At various times, the world has declared the Internet dead. Fortune 500 executives— particularly in the media and communications business—were thrilled that their monopolies were safe from what appeared to be a very real threat. They and the press declared the revolution stillborn. They wrote the Internet off as just another distribution channel and, for a while, it seemed that was a pretty safe assumption.

But a funny thing happened around the time this graduating class applied to SIMS—Google began turning a profit. Yahoo, Amazon, and even Priceline shook off the snows of 2002 and began to grow again. And the collective wisdom of thousands of geeks began expressing itself in myriad and wondrous ways—in new photo tools like Flickr and in new social networking applications like LinkedIn.

And millions of people kept using the Internet, and millions more joined. As they used it, they changed it, making it their own and building a medium not only in their own image but in the likeness of the culture they were becoming. It’s a culture driven by knowledge and shaped by relationships and community. In short, while most folks weren’t paying attention over the past few years, the Web was reborn, not as a repository of information, but as a creation engine of knowledge.

Most graduates face the world with an equal sense of optimism and trepidation—this ceremony, after all, marks a major transition for you all. But now comes the rest of your life, and with it uncertainty and the terrifying joy of starting all over once again.

My advice to you, insofar as I can give any, is simple: Hold onto this feeling you have right now. Rinse and repeat as often as you can. Get used to it but don’t take it for granted—it’s how the world is evolving. Every few years, if you’re not leaping into a new project, a new and challenging startup, or a new challenge at a larger company, then you’re not really exercising the skills you all so clearly demonstrated with your Masters projects. The world wants more projects like yours, and it stands ready to fund them, tweak them, embrace them, and inspire you to build them again and again.

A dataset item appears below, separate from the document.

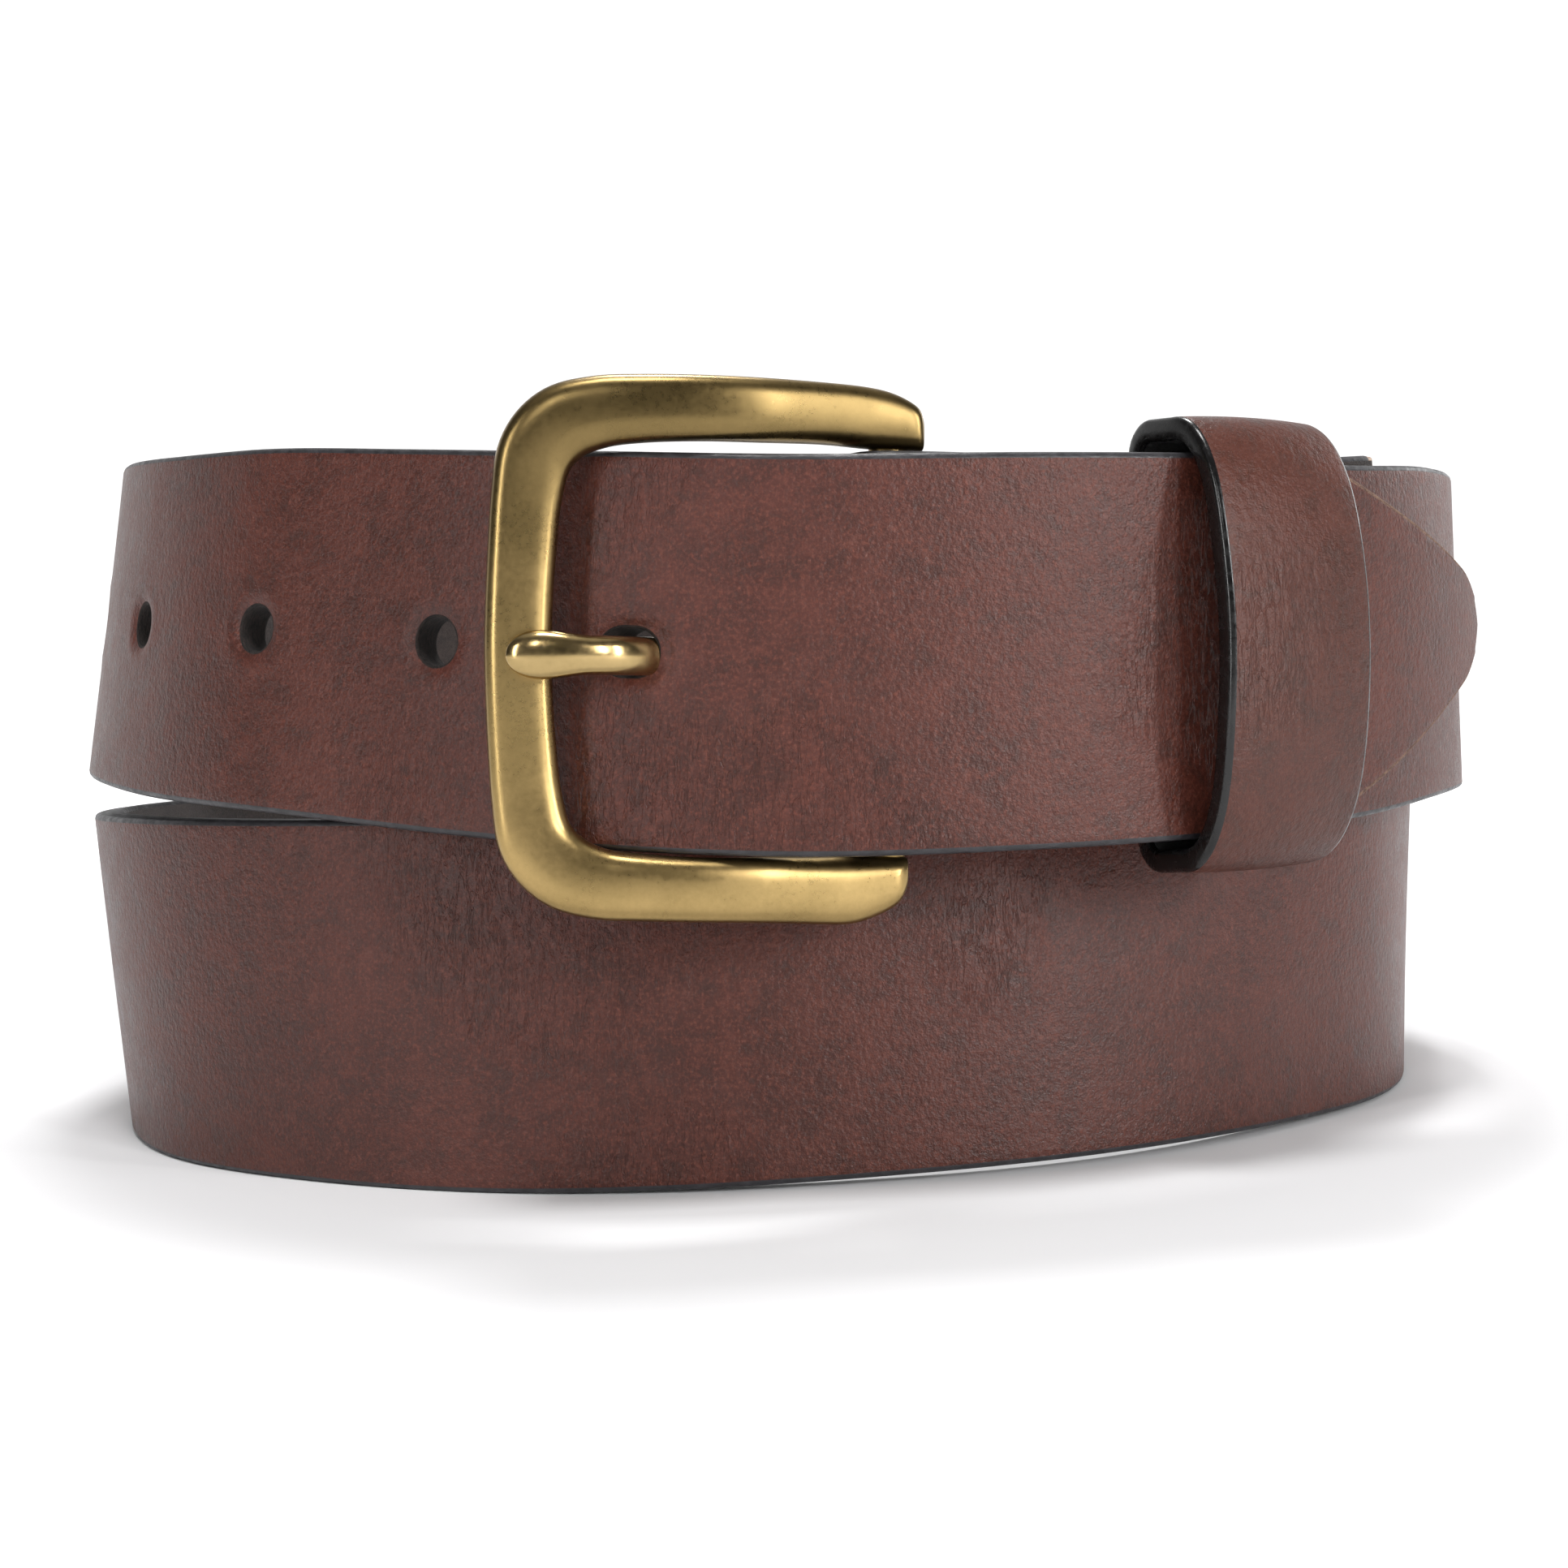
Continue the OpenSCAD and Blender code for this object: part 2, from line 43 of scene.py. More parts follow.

You are, all of you, entrepreneurs, deciding what vision to follow and what path to take toward it. It’s a rather addictive feeling, and I, for one, hope you keep making new stuff for the rest of your sure to be very long careers.

As I said earlier, the world of media and business you are entering is very different from that of just five years ago. The Web 2.0 world is defined by new ways of understanding ourselves, of creating value in our culture, of running companies, and of working together.

Companies in this world are run more like artist studios or graduate projects—they are lightweight – they leverage the work of thousands that came before them and potentially millions who use their products or services over the Web. Craigslist, for example, is challenging the entire newspaper industry not by hiring thousands of workers and taking on publishers on their turf, but by reorganizing how people find, create and use classifieds. How they turn information into actionable knowledge. A very simple idea, but also very powerful.

These companies thrive by innovating in assembly—they find new ways to sort, organize, and present options to their customers. Information is a commodity, after all. Knowledge is king. If you can help someone refine information into knowledge and if you help them make sense of the world, you win. And it takes a special kind of person to do that—a knowledge architect—exactly what you all have chosen as your field of study, and, I hope, your careers.

I’ve noticed that the best companies and ideas are driven by these knowledge architects who realize that in an information age, the best business to be in is that of refinery.

Each of you has the chance to make this your life’s work. I say, well done—and don’t let us down. For as Nikola Tesla, hero to Google co-founder Larry Page, once said:

Of all the frictional resistance in the world, the one that most retards human movement is ignorance, what Buddha called “the greatest evil in the world.” The friction which results from ignorance can be reduced only by the spread of knowledge … No effort could be better spent.